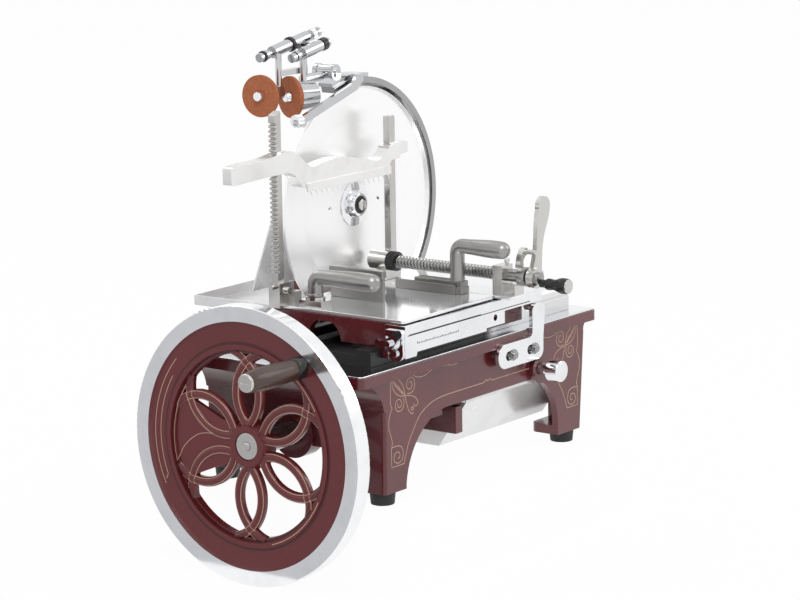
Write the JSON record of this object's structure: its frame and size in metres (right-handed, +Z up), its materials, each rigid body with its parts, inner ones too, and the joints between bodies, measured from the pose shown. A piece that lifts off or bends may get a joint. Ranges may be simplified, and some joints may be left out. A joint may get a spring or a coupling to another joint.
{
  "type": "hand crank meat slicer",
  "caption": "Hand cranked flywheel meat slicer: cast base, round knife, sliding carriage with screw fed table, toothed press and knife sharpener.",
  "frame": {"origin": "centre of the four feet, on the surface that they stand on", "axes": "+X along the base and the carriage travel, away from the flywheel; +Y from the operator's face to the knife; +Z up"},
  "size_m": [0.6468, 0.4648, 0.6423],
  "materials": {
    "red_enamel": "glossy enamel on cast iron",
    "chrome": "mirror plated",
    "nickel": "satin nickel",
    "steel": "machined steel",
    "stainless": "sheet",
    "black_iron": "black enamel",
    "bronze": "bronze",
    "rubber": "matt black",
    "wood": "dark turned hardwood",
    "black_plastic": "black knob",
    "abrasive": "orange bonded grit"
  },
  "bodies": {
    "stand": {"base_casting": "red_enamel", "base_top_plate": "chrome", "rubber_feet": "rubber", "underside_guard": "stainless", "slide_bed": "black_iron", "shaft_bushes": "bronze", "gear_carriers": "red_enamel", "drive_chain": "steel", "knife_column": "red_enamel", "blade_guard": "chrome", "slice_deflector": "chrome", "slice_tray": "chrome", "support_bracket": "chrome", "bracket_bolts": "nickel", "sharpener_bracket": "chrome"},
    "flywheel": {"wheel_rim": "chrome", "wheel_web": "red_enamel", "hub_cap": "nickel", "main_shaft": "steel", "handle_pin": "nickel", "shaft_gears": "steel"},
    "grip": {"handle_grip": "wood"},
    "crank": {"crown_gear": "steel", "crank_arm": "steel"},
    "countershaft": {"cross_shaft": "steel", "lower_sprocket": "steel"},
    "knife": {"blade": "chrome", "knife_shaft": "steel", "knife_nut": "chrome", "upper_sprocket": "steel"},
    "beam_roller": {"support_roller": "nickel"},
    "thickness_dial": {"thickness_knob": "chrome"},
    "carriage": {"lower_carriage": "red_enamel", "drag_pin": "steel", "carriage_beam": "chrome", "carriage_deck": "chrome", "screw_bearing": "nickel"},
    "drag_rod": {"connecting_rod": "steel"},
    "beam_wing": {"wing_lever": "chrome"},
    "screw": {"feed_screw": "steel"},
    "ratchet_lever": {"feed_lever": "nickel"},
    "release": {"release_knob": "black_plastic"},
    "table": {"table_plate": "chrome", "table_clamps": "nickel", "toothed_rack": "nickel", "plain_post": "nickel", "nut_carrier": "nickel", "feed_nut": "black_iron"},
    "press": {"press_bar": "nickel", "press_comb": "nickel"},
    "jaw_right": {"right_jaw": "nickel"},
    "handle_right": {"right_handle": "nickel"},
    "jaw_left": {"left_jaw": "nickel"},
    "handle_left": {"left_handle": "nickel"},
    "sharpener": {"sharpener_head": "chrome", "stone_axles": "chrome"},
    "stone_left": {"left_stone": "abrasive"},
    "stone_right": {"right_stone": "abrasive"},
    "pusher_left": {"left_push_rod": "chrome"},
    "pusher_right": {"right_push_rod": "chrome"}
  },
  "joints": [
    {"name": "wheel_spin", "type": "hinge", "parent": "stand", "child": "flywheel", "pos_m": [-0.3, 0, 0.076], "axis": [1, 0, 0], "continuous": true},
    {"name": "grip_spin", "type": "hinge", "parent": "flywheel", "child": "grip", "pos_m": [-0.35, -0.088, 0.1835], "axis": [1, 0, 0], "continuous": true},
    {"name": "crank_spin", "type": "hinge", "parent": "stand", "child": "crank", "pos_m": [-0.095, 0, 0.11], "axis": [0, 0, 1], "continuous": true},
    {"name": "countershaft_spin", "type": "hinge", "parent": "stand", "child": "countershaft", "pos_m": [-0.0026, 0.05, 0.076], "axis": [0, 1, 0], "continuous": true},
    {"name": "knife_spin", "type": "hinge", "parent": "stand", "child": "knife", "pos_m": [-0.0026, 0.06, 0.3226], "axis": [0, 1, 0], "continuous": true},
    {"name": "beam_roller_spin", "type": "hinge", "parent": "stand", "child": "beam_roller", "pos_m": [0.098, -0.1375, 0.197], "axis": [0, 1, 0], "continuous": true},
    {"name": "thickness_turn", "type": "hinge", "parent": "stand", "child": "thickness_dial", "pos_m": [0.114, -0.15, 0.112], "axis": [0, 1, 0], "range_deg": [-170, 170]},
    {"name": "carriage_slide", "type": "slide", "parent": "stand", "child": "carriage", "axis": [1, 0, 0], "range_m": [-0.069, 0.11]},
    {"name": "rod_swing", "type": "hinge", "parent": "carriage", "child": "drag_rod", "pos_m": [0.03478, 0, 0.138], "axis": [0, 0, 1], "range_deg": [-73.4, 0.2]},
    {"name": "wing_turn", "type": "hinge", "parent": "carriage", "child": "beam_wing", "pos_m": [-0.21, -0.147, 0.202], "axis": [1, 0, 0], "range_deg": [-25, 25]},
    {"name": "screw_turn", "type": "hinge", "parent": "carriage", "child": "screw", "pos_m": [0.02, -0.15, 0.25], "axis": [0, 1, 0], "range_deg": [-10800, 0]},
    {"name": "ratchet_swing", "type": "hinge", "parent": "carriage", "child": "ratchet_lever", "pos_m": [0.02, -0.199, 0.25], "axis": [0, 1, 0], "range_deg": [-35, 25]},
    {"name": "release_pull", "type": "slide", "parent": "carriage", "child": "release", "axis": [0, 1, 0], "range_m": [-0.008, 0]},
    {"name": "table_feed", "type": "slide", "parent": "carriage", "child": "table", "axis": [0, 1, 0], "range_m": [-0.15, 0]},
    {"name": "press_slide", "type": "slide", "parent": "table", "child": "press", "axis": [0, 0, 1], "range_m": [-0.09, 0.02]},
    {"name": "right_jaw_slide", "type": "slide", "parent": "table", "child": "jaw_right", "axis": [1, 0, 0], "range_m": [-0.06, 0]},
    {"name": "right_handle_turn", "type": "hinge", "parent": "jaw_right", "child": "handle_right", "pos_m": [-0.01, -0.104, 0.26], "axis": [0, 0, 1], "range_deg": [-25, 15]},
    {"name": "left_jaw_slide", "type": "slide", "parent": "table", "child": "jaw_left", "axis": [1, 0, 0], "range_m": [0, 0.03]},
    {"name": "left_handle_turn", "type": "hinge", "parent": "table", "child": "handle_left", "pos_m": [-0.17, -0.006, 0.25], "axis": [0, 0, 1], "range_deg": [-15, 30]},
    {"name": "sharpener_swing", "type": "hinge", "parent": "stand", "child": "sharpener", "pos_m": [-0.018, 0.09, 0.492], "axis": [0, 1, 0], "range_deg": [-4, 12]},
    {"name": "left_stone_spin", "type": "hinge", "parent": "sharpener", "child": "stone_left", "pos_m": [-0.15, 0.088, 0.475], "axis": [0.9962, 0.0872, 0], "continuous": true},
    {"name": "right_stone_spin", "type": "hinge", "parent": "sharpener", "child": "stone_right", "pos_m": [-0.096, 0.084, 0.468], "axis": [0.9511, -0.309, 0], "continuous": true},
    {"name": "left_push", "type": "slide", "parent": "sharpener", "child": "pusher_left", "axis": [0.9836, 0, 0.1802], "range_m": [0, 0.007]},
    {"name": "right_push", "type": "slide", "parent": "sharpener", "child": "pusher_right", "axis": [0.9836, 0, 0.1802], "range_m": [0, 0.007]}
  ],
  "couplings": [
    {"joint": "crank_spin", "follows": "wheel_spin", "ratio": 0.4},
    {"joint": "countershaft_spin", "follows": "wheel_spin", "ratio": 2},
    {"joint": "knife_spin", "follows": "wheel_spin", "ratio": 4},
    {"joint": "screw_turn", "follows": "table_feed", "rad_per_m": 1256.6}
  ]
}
§
Using the listing above, show every line that includes the string "bodies".

Write the JSON record of this object's structure: its frame and size in metres (right-handed, +Z up), its materials, each rigid body with its parts, inner ones too, and the joints between bodies, measured from the pose shown. A piece that lifts off or bends may get a joint. Ranges may be simplified, and some joints may be left out. A joint may get a spring or a coupling to another joint.
  "bodies": {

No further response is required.